You will also notice that the picture (which looks like I will have to keep as I see no way to sell it for what it is worth) has been hung where it will go.

You would not believe what it has taken to make these pillars.  There are at least thirty parts, besides the nails and screws.  That is a lot of cutting, and it all had to be square with everything else involved.  Every corner has been beveled 45 degrees, so none of the seams show.  Cutting the long sections so that they would go together perfectly was not easy.  I still have to anchor it to the cement for earthquake protection.  I will place a block at the base on the inside, and put anchor bolts through it into the cement, and then screw the box into that block.  

We do have earthquakes here, and that had to be taken into mind in the building of the entire structure.

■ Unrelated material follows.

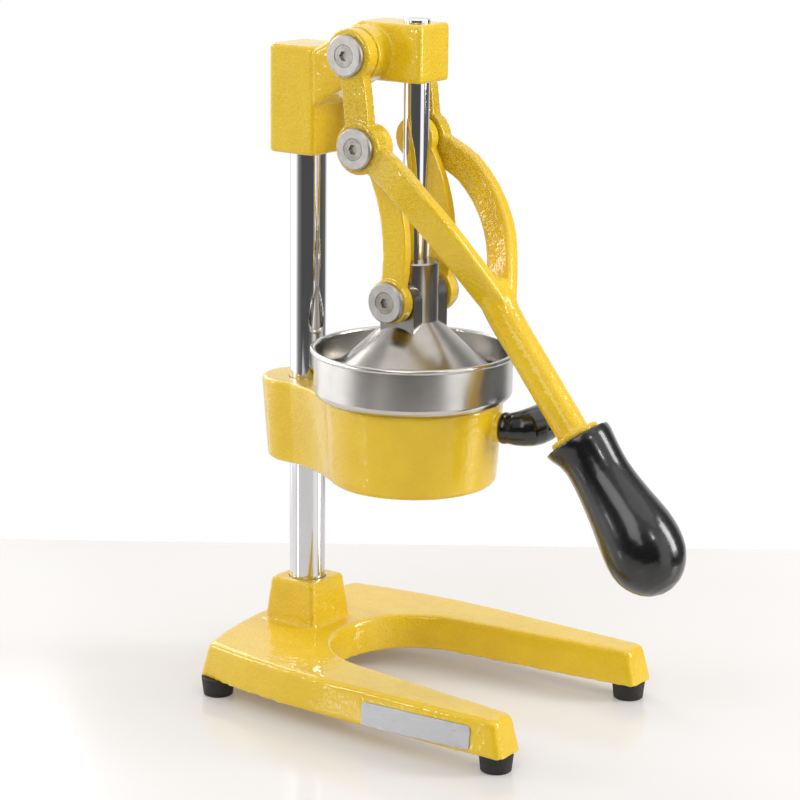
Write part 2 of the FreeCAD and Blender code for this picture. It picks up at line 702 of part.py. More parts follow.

This is looking from the family room side.  The sheet rock has not yet been put up on the back of the shelf, as the electrical will have to be strung before I can do that.  So, you can see the frame work from which the shelf itself is hung.  This shelf had to be straight, and level, or it would bother the eyes miserably.  There might be some variation, maybe as much as a 16th of an inch, but it is not bad for government work. You will probably notice the work table where I keep all of my tools, screws, nails, etc., and where I build some of the parts.  You can't really tell how much is there, but it is a bunch.  Like two drills, one cordless, two nail guns for different size nails which are powered by an air compressor , several levels, squares, yard sticks and tape measurers and of course, many hand tools.  The reams of paper used for designing are out of sight.


Just as a point of interest, this shows the set up in the room where my office will go.  I do all of the cutting here.  You will first of all notice the table saw, and the wood table I built around it for cutting large pieces.  Beside the trash can on the left is the stand which goes in front of the saw used to hold the large boards when being fed into the saw. Here you can see the power miter saw more clearly than in the other picture, and the roller stand which holds the material steady while cutting.